Set down exactly the lines from the one with "make_head()" to the one with "before = set(bpy.data.objects)", both included, and no line outside that range.

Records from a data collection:
________

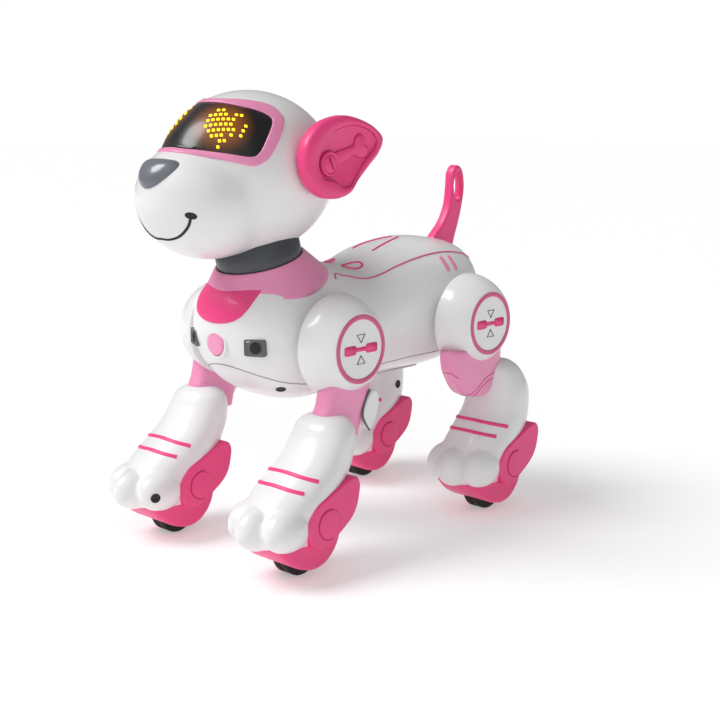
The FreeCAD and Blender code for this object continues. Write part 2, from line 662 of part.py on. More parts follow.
def across_leg(radius, length, side, wheel_y):
    """A cylinder on the wheel's axis, centred on the leg."""
    return cylinder(radius, length, "%d * leg_x - (%s) / 2" % (side, length), wheel_y,
                    "wheel_radius", LEFTWARD)


def sole(side, wheel_y, calf, toe_solids):
    """The housing under the paw, with a round cheek up each side, all trimmed to the paw."""
    base = slab("YZ_Plane", SOLE, "%d * leg_x - sole_half" % side, "sole_half * 2", y=wheel_y)
    cheeks = [slab("YZ_Plane", CHEEK, "%d * leg_x + (%s)" % (side, low), "cheek_thickness",
                   y=wheel_y) for low in ("cheek_x - cheek_thickness", "-cheek_x")]
    return fuse(*[cut(piece, calf, *toe_solids) for piece in [base] + cheeks])


# ---------------------------------------------------------------- build, check and write
def check_document():
    for obj in doc.Objects:
        if "Invalid" in obj.State or "Error" in obj.State:
            raise RuntimeError("%s failed: %s" % (obj.Name, obj.State))
    for obj in parts:
        if obj.Shape.isNull() or not obj.Shape.isValid() or not obj.Shape.Solids:
            raise RuntimeError(obj.Label + " has no valid solid")


def main():
    fill_sheet()
    make_head()
    make_ears()
    make_torso()
    make_inside()
    make_controls()
    for pair in ("front", "rear"):
        for flank, side in (("left", 1), ("right", -1)):
            make_leg(pair, flank, side)
    doc.recompute()
    check_document()
    os.makedirs("parts", exist_ok=True)
    for obj in parts:
        obj.Shape.exportStep("parts/%s.step" % obj.Label)
        print("%-28s solids %d  volume %.0f" % (obj.Label, len(obj.Shape.Solids), obj.Shape.Volume))


LEG_TABLES = {"front": (FRONT_CALF, FRONT_THIGH), "rear": (REAR_CALF, REAR_THIGH)}
LIMB_COLUMNS = ("z", "front", "back", "half")
SECTION_TABLES = [("head", HEAD, ("y", "half", "low", "high")),
                  ("nose", NOSE, ("y", "half", "low", "high")),
                  ("torso", TORSO, ("y", "half", "low", "high")),
                  ("front_calf", FRONT_CALF, LIMB_COLUMNS),
                  ("rear_calf", REAR_CALF, LIMB_COLUMNS),
                  ("front_thigh", FRONT_THIGH, LIMB_COLUMNS),
                  ("rear_thigh", REAR_THIGH, LIMB_COLUMNS)]

main()
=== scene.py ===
"""Looks of the robot dog toy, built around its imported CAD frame.  Sizes here are millimetres
and become metres when a mesh is made.  The dog looks along -Y and +X is its left side."""
import math

import bmesh
import bpy
import numpy as np
from mathutils import Matrix, Vector
from mathutils.bvhtree import BVHTree
from mathutils.geometry import delaunay_2d_cdt


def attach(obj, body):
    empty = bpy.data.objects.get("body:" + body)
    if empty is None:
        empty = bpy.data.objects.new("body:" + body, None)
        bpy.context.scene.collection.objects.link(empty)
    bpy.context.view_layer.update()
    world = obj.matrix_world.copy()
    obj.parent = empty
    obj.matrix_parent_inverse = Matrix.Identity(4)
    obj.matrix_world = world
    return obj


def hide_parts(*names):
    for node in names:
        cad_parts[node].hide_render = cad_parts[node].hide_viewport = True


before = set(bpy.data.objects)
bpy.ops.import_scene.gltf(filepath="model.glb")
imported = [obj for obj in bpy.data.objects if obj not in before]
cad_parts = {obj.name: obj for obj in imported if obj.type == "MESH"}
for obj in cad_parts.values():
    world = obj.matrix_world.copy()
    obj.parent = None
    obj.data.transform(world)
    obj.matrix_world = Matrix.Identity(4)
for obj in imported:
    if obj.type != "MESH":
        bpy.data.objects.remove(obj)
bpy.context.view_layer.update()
MM = 0.001


# ---------------------------------------------------------------- materials
def linear(colour):
    """A screen colour, 0 to 255, as the renderer's linear numbers."""
    return [((c / 255 + 0.055) / 1.055) ** 2.4 if c > 10 else c / 3294.6 for c in colour] + [1.0]


def plastic(name, colour, roughness=0.3, coat=0.4, grain=0.02, fleck=0.05, glow=0.0, metal=0.0):
    """Moulded plastic: a soft mottle in its colour and a fine orange-peel in its surface."""
    mat = bpy.data.materials.new(name)
    mat.use_nodes = True
    nodes, links = mat.node_tree.nodes, mat.node_tree.links
    shader = nodes["Principled BSDF"]
    where = nodes.new("ShaderNodeTexCoord")
    mottle = nodes.new("ShaderNodeTexNoise")
    mottle.inputs["Scale"].default_value = 60
    mottle.inputs["Detail"].default_value = 4
    ramp = nodes.new("ShaderNodeValToRGB")
    base = linear(colour)
    ramp.color_ramp.elements[0].position, ramp.color_ramp.elements[1].position = 0.35, 0.65
    ramp.color_ramp.elements[0].color = [c * (1 - fleck) for c in base[:3]] + [1]
    ramp.color_ramp.elements[1].color = base
    peel = nodes.new("ShaderNodeTexNoise")
    peel.inputs["Scale"].default_value = 900
    bump = nodes.new("ShaderNodeBump")
    bump.inputs["Strength"].default_value = grain
    bump.inputs["Distance"].default_value = 0.0002
    links.new(where.outputs["Object"], mottle.inputs["Vector"])
    links.new(where.outputs["Object"], peel.inputs["Vector"])
    links.new(mottle.outputs["Fac"], ramp.inputs["Fac"])
    links.new(ramp.outputs["Color"], shader.inputs["Base Color"])
    links.new(peel.outputs["Fac"], bump.inputs["Height"])
    links.new(bump.outputs["Normal"], shader.inputs["Normal"])
    shader.inputs["Roughness"].default_value = roughness
    shader.inputs["Coat Weight"].default_value = coat
    shader.inputs["Coat Roughness"].default_value = 0.08
    shader.inputs["Metallic"].default_value = metal
    if glow:
        links.new(ramp.outputs["Color"], shader.inputs["Emission Color"])
        shader.inputs["Emission Strength"].default_value = glow
    return mat


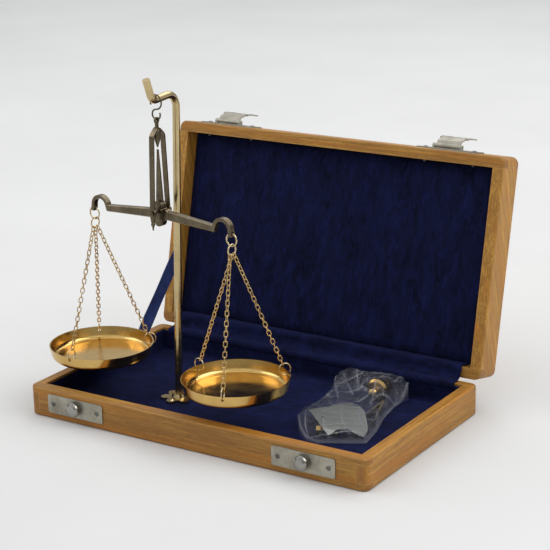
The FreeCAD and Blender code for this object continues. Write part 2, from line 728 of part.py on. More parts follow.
def hung(shape):
    """A free shape drawn about the hanging line."""
    item = shaped(shape)
    item.Placement = Placement(Vector(value("#hang_x"), value("#hang_y"), 0),
                               Rotation(Vector(0, 0, 1), value("#head_turn")))
    return item


def arc_points(centre, radius, angles):
    return [
        centre + Vector(radius * math.cos(math.radians(a)), 0, radius * math.sin(math.radians(a)))
        for a in angles
    ]


touch = value("#contact_gap")
hook_wire = value("#hook_wire")
upper_z = valley.z + value("#post_radius + #contact_gap + #hook_wire - #hook_upper")
lower_z = upper_z - value("#hook_upper + #hook_lower")
upper_arc = arc_points(Vector(0, 0, upper_z), value("#hook_upper"), (205, 57, -90))
lower_arc = arc_points(Vector(0, 0, lower_z), value("#hook_lower"), (90, 215, 385))
hook_path = Part.Wire([Part.Arc(*upper_arc).toShape(), Part.Arc(*lower_arc).toShape()])
subpart(hung(round_wire(hook_path, hook_wire)), "s_hook")

# The shears: a strap bent over into two cheeks, with an eye above and a fixed index below.
hook_bottom = lower_z - value("#hook_lower")
eye_z = hook_bottom + hook_wire + touch - value("#eye_hole")
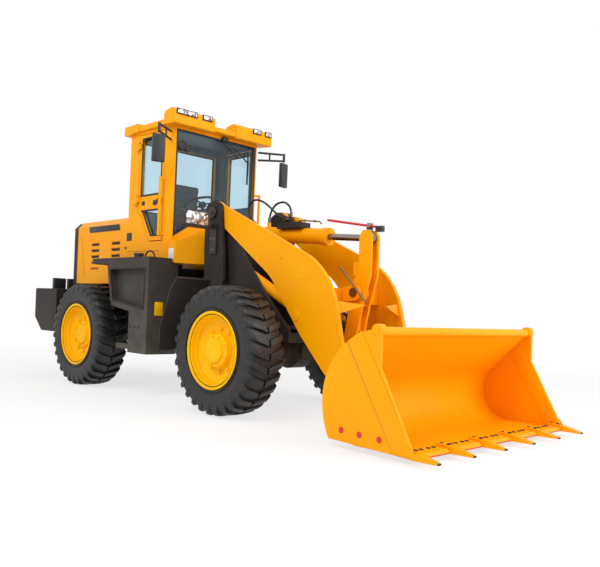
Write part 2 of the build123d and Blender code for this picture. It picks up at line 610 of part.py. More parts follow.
def tilt_valve():
    """A valve block saddled on the tilt cylinder, with a sloping cap and a port for the long hose."""
    x0, x1 = VALVE_X
    base = block((x0 - 5, 105), (-114, 40), (1715, VALVE_BASE_Z))
    body = block((x0, x1), (-62, 10), (VALVE_BASE_Z - 2, VALVE_TOP))
    cap = slab([(x1 - 2, VALVE_BASE_Z - 2), (x1 - 2, VALVE_TOP - 4), (20, 1818), (85, VALVE_BASE_Z - 2)],
               -55, 4)
    port = block((HOSE_A[-1][0], HOSE_A[-1][0] + 40), (-114, -86), (VALVE_BASE_Z - 2, 1814))
    saddle = bar(between(TILT_BASE, 0), between(CRANK_TOP, 0), TILT_BARREL_R + RUN)
    save("tilt_valve", joined(base, body, cap, port) - saddle)
    save("hose_a", hose(HOSE_A))
    save("hose_b", hose(HOSE_B))


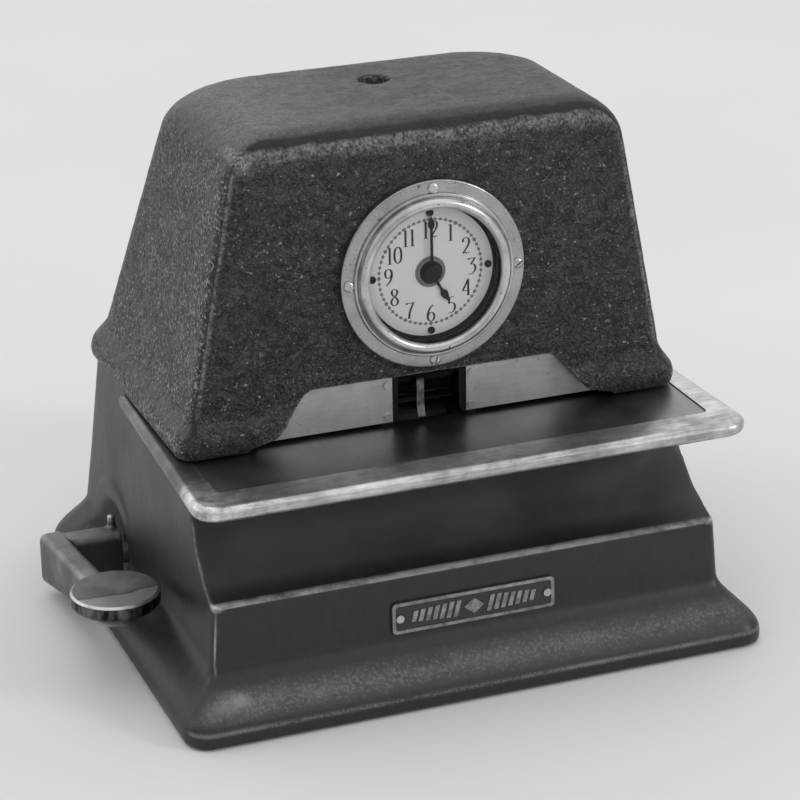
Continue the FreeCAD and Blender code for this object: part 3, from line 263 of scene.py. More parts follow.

________

**Exercise answer**
    make_head()
    make_ears()
    make_torso()
    make_inside()
    make_controls()
    for pair in ("front", "rear"):
        for flank, side in (("left", 1), ("right", -1)):
            make_leg(pair, flank, side)
    doc.recompute()
    check_document()
    os.makedirs("parts", exist_ok=True)
    for obj in parts:
        obj.Shape.exportStep("parts/%s.step" % obj.Label)
        print("%-28s solids %d  volume %.0f" % (obj.Label, len(obj.Shape.Solids), obj.Shape.Volume))


LEG_TABLES = {"front": (FRONT_CALF, FRONT_THIGH), "rear": (REAR_CALF, REAR_THIGH)}
LIMB_COLUMNS = ("z", "front", "back", "half")
SECTION_TABLES = [("head", HEAD, ("y", "half", "low", "high")),
                  ("nose", NOSE, ("y", "half", "low", "high")),
                  ("torso", TORSO, ("y", "half", "low", "high")),
                  ("front_calf", FRONT_CALF, LIMB_COLUMNS),
                  ("rear_calf", REAR_CALF, LIMB_COLUMNS),
                  ("front_thigh", FRONT_THIGH, LIMB_COLUMNS),
                  ("rear_thigh", REAR_THIGH, LIMB_COLUMNS)]

main()
=== scene.py ===
"""Looks of the robot dog toy, built around its imported CAD frame.  Sizes here are millimetres
and become metres when a mesh is made.  The dog looks along -Y and +X is its left side."""
import math

import bmesh
import bpy
import numpy as np
from mathutils import Matrix, Vector
from mathutils.bvhtree import BVHTree
from mathutils.geometry import delaunay_2d_cdt


def attach(obj, body):
    empty = bpy.data.objects.get("body:" + body)
    if empty is None:
        empty = bpy.data.objects.new("body:" + body, None)
        bpy.context.scene.collection.objects.link(empty)
    bpy.context.view_layer.update()
    world = obj.matrix_world.copy()
    obj.parent = empty
    obj.matrix_parent_inverse = Matrix.Identity(4)
    obj.matrix_world = world
    return obj


def hide_parts(*names):
    for node in names:
        cad_parts[node].hide_render = cad_parts[node].hide_viewport = True


before = set(bpy.data.objects)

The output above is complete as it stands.